LAKSHMANAN P
Senior Developer
Published on: Mar 17, 2026
Understanding MOA and AOA: Drafting Rules for Your New Company
Starting a brand new business can be very exciting but requires a lot of planning including the legal aspects like creating the Memorandum of Association and Articles of Association. The MOA and AOA are the blueprints to how your business will operate. In this Complete Guide, we discuss what you need to know about the MOA and AOA and provide you with useful information to create your new business guidelines.
Defining MOA and AOA: The Backbone of Your Company
The Memorandum of Association (MOA) is a legal document that outlines the company’s constitution and defines its scope of activities. It acts as a charter of the company and is essential for its incorporation.
The Articles of Association (AOA), on the other hand, provide detailed provisions that govern the internal management of the company. These rules dictate how the company is run and the responsibilities of directors and shareholders.
Key Elements of the MOA
- Name Clause: Specifies the name of the company that has been approved.
- Registered Office Clause: States the state in which the company’s registered office is located.
- Object Clause: Details the objectives of the company for which it has been formed.
- Liability Clause: Defines the liability of the members, indicating whether the liability is limited or unlimited.
- Capital Clause: Declares the total capital the company is authorized to raise.
- Association Clause: Specifies that the subscribers to the MOA are desirous of forming a company.
Core Components of the AOA
- Share Capital: Details how the share capital is structured and managed, including procedures for transfer or modification.
- General Meetings: Rules for conducting meetings, including notice requirements, quorum, voting, and proxy details.

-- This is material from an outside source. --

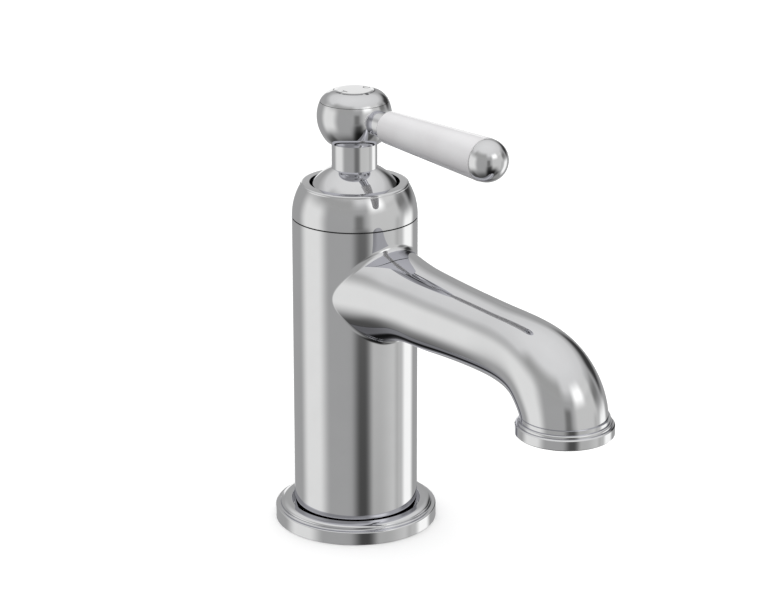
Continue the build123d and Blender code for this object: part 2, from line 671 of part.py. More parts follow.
def ceramic_lever():
    """White glazed grip, wider towards its end, with softly rounded rims."""
    rim = 0.4
    soft = math.sqrt(0.5)
    slope = (END_R - ROOT_R) / (END_Y - ROOT_Y)
    root_top = ROOT_R + slope * ROOT_ROUND
    end_top = END_R - slope * rim
    outline = Wire([
        Line(along(LEVER_BORE_R, ROOT_Y), along(ROOT_R - ROOT_ROUND, ROOT_Y)),
        ThreePointArc(
            along(ROOT_R - ROOT_ROUND, ROOT_Y),
            along(root_top - ROOT_ROUND * (1 - soft), ROOT_Y + ROOT_ROUND * (1 - soft)),
            along(root_top, ROOT_Y + ROOT_ROUND),
        ),
        Line(along(root_top, ROOT_Y + ROOT_ROUND), along(end_top, END_Y - rim)),
        ThreePointArc(
            along(end_top, END_Y - rim),
            along(end_top - rim * (1 - soft), END_Y - rim * (1 - soft)),
            along(end_top - rim, END_Y),
        ),
        Line(along(end_top - rim, END_Y), along(LEVER_BORE_R, END_Y)),
        Line(along(LEVER_BORE_R, END_Y), along(LEVER_BORE_R, ROOT_Y)),
    ])
    return revolve(make_face(outline), lever_axis())


def cap_washer():
    return rod(CAP_WASHER_R, END_Y, END_Y + WASHER_T, BALL_Z) - rod(
        LEVER_BORE_R, END_Y - 1, END_Y + 1, BALL_Z
    )


def lever_end_cap():
    """Domed chrome cap, screwed on the tie rod."""
    start = END_Y + WASHER_T
    centre = start + END_CAP_BAND
    cap = rod(END_CAP_R, start, centre, BALL_Z)
    dome = Pos(0, -centre, BALL_Z) * Sphere(END_CAP_R)
    behind = Pos(0, -centre + END_CAP_R, BALL_Z) * Box(4 * END_CAP_R, 2 * END_CAP_R, 4 * END_CAP_R)
    cap += dome - behind
    return cap - rod(ROD_R, start - 1, start + ROD_INTO_CAP, BALL_Z)


# ---- aerator ----

def aerator_ring():
    """Chrome outlet ring with an M24 shank that screws up into the spout."""
    y = -SPOUT_REACH
    body = disc(AER_R, AER_BOTTOM_Z, OUTLET_FACE_Z, 0, y)
    body = chamfer(body.edges(), AER_EDGE)
    body += disc(AER_THREAD_R, AER_BOTTOM_Z + 1, THREAD_TOP_Z - AER_GASKET_H, 0, y)
    body -= disc(AER_BORE_R, AER_BOTTOM_Z + AER_MOUTH_H, THREAD_TOP_Z, 0, y)
    return body - disc(AER_MOUTH_R, AER_BOTTOM_Z - 1, THREAD_TOP_Z, 0, y)


def aerator_gasket():
    top = THREAD_TOP_Z
    return ring(AER_THREAD_R - 0.1, AER_THREAD_R - 2.6, top - AER_GASKET_H, top, 0, -SPOUT_REACH)


def aerator_insert():
    """Plastic cage that holds the screens and the flow regulator."""
    y = -SPOUT_REACH
    bottom = AER_BOTTOM_Z + AER_MOUTH_H
    cage = ring(AER_BORE_R - INSERT_FIT, SCREEN_R + INSERT_FIT, bottom, bottom + INSERT_H, 0, y)
    for angle in (0, 60, 120):
        spoke = Pos(0, y, bottom + 2.0) * Rot(0, 0, angle) * Box(2 * SCREEN_R + 1, 0.8, 1.2)
        cage += spoke
    hub = disc(2.0, bottom + 1.4, bottom + 2.6, 0, y)
    return cage + hub


def aerator_screens():
    """Two woven screens, drawn as plates pierced on a square grid."""
    count = int(SCREEN_R / SCREEN_PITCH)
    plates = []
    y = -SPOUT_REACH
    bottom = AER_BOTTOM_Z + AER_MOUTH_H
    cutters = []
    for row in range(-count, count + 1):
        for column in range(-count, count + 1):
            across = row * SCREEN_PITCH
            along_y = column * SCREEN_PITCH
            if math.hypot(across, along_y) < SCREEN_R - SCREEN_PITCH * 0.7:
                cutters.append(Pos(across, along_y) * Rectangle(SCREEN_PITCH * 0.72, SCREEN_PITCH * 0.72))
    mesh = Circle(SCREEN_R) - cutters
    for level in (0.2, 3.4):
        plates.append(Pos(0, y, bottom + level) * extrude(mesh, SCREEN_T))
    return Compound([solid for plate in plates for solid in plate.solids()])


def flow_regulator():
    """Slotted plastic disc on top of the screens."""
    y = -SPOUT_REACH
    bottom = AER_BOTTOM_Z + AER_MOUTH_H + INSERT_H
    plate = disc(AER_BORE_R - INSERT_FIT, bottom, bottom + REGULATOR_H, 0, y)
    holes = 10
    for index in range(holes):
        angle = math.radians(360 / holes * index)
        hole_x = REGULATOR_R * math.cos(angle)
        hole_y = y + REGULATOR_R * math.sin(angle)
        plate -= disc(1.3, bottom - 1, bottom + REGULATOR_H + 1, hole_x, hole_y)
    return plate


PIECES = [
    base_flange, base_gasket, body_casting,
    cartridge_base, port_seals, fixed_disc, cartridge_housing, cartridge_nut,
    collar, collar_seal,
    rotor, pivot_pin, moving_disc, disc_carrier, spindle,
    dome_shroud, neck_sleeve, handle_ball, grub_screw, index_cap, index_marks,
    lever_boss, lever_rod, root_washer, ceramic_lever, cap_washer, lever_end_cap,
    aerator_ring, aerator_gasket, aerator_insert, aerator_screens, flow_regulator,
]

os.makedirs("parts", exist_ok=True)
for piece in PIECES:
    save(piece.__name__, piece())
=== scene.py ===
import json
import math

import bpy
import numpy as np
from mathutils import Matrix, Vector
from mathutils.geometry import tessellate_polygon


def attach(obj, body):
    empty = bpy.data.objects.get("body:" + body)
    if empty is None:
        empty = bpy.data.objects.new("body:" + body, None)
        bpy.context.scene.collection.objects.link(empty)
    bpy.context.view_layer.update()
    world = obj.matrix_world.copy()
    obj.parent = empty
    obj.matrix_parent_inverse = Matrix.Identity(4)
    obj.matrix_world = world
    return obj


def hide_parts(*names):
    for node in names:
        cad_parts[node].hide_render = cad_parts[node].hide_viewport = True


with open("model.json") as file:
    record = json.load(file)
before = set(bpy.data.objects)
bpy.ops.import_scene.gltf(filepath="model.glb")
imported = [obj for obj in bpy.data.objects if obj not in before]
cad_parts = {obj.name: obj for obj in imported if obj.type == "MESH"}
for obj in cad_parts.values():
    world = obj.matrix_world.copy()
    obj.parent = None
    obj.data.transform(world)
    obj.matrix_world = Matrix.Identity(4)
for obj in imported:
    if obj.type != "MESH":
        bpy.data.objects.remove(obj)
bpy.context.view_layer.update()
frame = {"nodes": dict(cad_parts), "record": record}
NODES = frame["nodes"]

# ---- view, in metres and degrees ----
CAMERA_AZIMUTH = -38.0       # 0 looks at the spout's end, negative comes round towards the hot side
CAMERA_ELEVATION = 18.86
CAMERA_DISTANCE = 1.01409
CAMERA_AIM = Vector((0.00985, -0.00769, 0.08651))
LENS_MM = 127.53
SENSOR_MM = 36.0
LIGHT_ABOVE = 1.35           # light on matt surfaces, from above and from below
LIGHT_BELOW = 0.3
SEEN_TWICE = (0.64, 0.64, 0.69)   # how much of the room one mirror shows in another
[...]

- Board of Directors: Guidelines outlining the power, duties, and appointment procedures for company directors.
- Dividends and Accounts: Process related to distribution of profits and maintenance of accounts.

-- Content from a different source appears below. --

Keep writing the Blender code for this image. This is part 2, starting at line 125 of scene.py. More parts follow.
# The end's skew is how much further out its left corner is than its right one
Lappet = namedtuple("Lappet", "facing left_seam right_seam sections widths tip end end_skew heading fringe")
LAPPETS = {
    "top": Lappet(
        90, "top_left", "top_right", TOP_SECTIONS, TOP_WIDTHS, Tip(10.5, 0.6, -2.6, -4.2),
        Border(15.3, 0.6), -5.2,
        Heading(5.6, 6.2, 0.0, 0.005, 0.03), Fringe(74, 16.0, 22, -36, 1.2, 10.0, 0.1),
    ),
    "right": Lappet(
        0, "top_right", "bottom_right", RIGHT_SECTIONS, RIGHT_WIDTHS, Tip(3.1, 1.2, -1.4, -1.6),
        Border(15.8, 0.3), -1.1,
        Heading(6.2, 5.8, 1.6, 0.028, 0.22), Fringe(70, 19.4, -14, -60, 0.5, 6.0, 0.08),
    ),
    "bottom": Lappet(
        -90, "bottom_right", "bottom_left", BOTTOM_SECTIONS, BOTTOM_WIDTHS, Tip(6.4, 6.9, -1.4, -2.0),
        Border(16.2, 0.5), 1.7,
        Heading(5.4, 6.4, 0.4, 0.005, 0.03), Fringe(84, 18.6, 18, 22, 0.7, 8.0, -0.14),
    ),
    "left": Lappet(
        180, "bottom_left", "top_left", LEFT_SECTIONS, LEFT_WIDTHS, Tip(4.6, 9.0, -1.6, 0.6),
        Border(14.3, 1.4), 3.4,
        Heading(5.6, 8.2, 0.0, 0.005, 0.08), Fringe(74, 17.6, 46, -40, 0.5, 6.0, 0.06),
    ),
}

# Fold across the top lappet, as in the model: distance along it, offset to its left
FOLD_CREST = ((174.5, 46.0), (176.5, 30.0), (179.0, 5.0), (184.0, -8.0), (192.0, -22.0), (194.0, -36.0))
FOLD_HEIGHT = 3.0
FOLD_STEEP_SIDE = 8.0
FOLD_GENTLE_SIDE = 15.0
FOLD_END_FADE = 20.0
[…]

- Winding Up: Provisions for closure or dissolution of the company.
Drafting MOA and AOA: Critical Steps for Success
Drafting MOA and AOA requires careful consideration of legal requirements and your business’s specific needs. Here are essential steps to achieve that:
Research and Planning
Begin by defining your company’s purpose and primary activities. Comprehensive research is crucial to ensure alignment with industry norms and compliance standards.
Consult Legal Experts
Engaging with legal professionals who specialize in corporate law is advisable. They can guide you on the latest regulations and help avoid common pitfalls.
Drafting Process
- Use precise language to avoid ambiguity in the MOA and AOA.
- Ensure the objects clause in the MOA is broad enough to include potential future activities but specific enough to define current business operations.

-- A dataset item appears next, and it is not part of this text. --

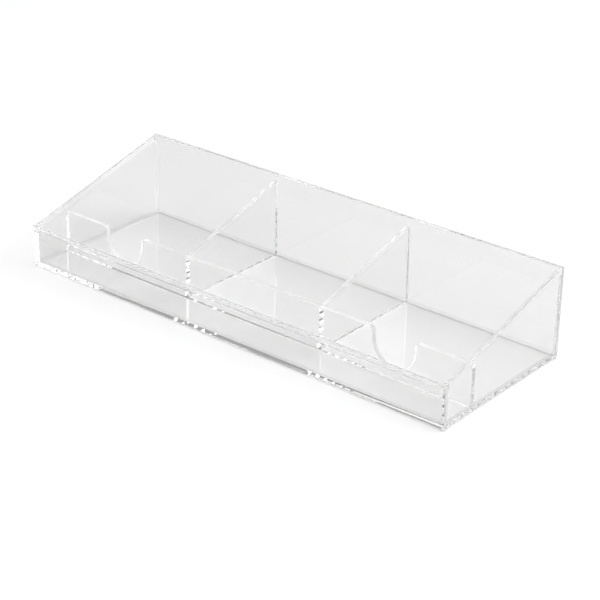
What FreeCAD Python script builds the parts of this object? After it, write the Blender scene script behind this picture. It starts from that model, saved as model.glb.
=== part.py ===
# Clear acrylic desk organizer tray with a pen trough and three compartments.
# Eight cut sheets, butted and solvent welded:
#   front_panel, back_panel        run the full width and cover the ends of the sheets between them
#   left_side_panel, right_side_panel   stand between front and back, top edge sloping up to the back
#   base_panel                     lies between the four walls, flush with their bottom edges
#   cross_wall                     low wall behind the pen trough, with two finger notches
#   left_divider, right_divider    sloped walls from the cross wall back to the back panel
# Frame: +Z up, +X along the length, -Y the low front, origin at the centre of the bottom
# face of the bounding box. Millimetres.
import FreeCAD, Part
import os
import Sketcher
from FreeCAD import Vector, Placement, Rotation

os.makedirs("parts", exist_ok=True)
doc = FreeCAD.newDocument("organizer_tray")

# ---------------------------------------------------------------- driving sizes
sheet = doc.addObject("Spreadsheet::Sheet", "Dims")
DIMS = [
    ("length_all", 330.0, "overall length along X"),
    ("depth_all", 116.0, "overall depth along Y"),
    ("height_back", 60.0, "height of the back panel"),
    ("height_front", 29.0, "height of the front panel"),
    ("thick", 3.0, "sheet thickness of every panel"),
    ("side_front", 29.0, "height of a side panel where it meets the front panel"),
    ("side_back", 59.2, "height of a side panel where it meets the back panel"),
    ("wall_front_y", 27.0, "front face of the outer front to the front face of the cross wall"),
    ("wall_top", 31.2, "height of the top edge of the cross wall"),
    ("div_offset", 54.0, "middle plane of each divider from the middle of the tray"),
    ("div_front", 31.2, "height of a divider where it meets the cross wall"),
    ("div_back", 55.4, "height of a divider where it meets the back panel"),
    ("notch_offset", 109.0, "middle of each finger notch from the middle of the tray"),
    ("notch_rad", 15.0, "radius of the half round bottom of a finger notch"),
    ("notch_centre", 24.0, "height of the centre of that half round"),
    ("notch_lip", 3.5, "radius that rounds the two mouth corners of a notch"),
    ("polish", 0.3, "bevel of the long polished edges"),
]
for i, (alias, value, note) in enumerate(DIMS, start=1):
    sheet.set("A%d" % i, note)
    sheet.set("B%d" % i, str(value))
    sheet.setAlias("B%d" % i, alias)
doc.recompute()


def val(alias):
    return float(sheet.get(alias))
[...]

- In the AOA, include flexible provisions that allow for easy amendments and accommodate growth.
Review and Approval
Upon drafting, conduct a meticulous review. Seek feedback from stakeholders and legal advisors. Submit the finalized documents to the relevant authorities for approval.
Common Mistakes to Avoid
There are typical mistakes entrepreneurs make when drafting MOA and AOA, often resulting in legal complications down the line. Avoid:
- Vague Object Clauses: Not being specific can lead to operational limitations.
- Overburdening AOA: Including too many regulations can restrict flexibility.
- Neglecting Regular Updates: As laws change, ensure that your MOA and AOA are updated accordingly.
The Importance of MOA and AOA in Today’s Business Environment
The MOA and AOA serve not just as legal necessities but also as strategic tools. As businesses navigate complex regulatory landscapes, these documents can protect against disputes and ensure smooth governance.
With globalization and virtual businesses on the rise, understanding the nuances of MOA and AOA becomes even more significant to maintain compliance across various jurisdictions. Companies with well-drafted MOA and AOA tend to face fewer legal challenges and operational bottlenecks.
Conclusion
When it comes to understanding and writing your company's MOA and AOA, it may seem hard at first, but they are a key piece to starting your new company. Good research, use of an attorney for guidance, and being planned with your documents will create the basis for your company. A good MOA and AOA will help you stay in compliance with the law and give you the opportunity for continued growth and proper governance. Ultimately, to have a successful new company it is extremely important to learn the MOA and AOA, and to write them according to right rules. Taking the effort to get the basics right at the beginning will prevent you from having possible legal issues and give you a solid foundation for your business.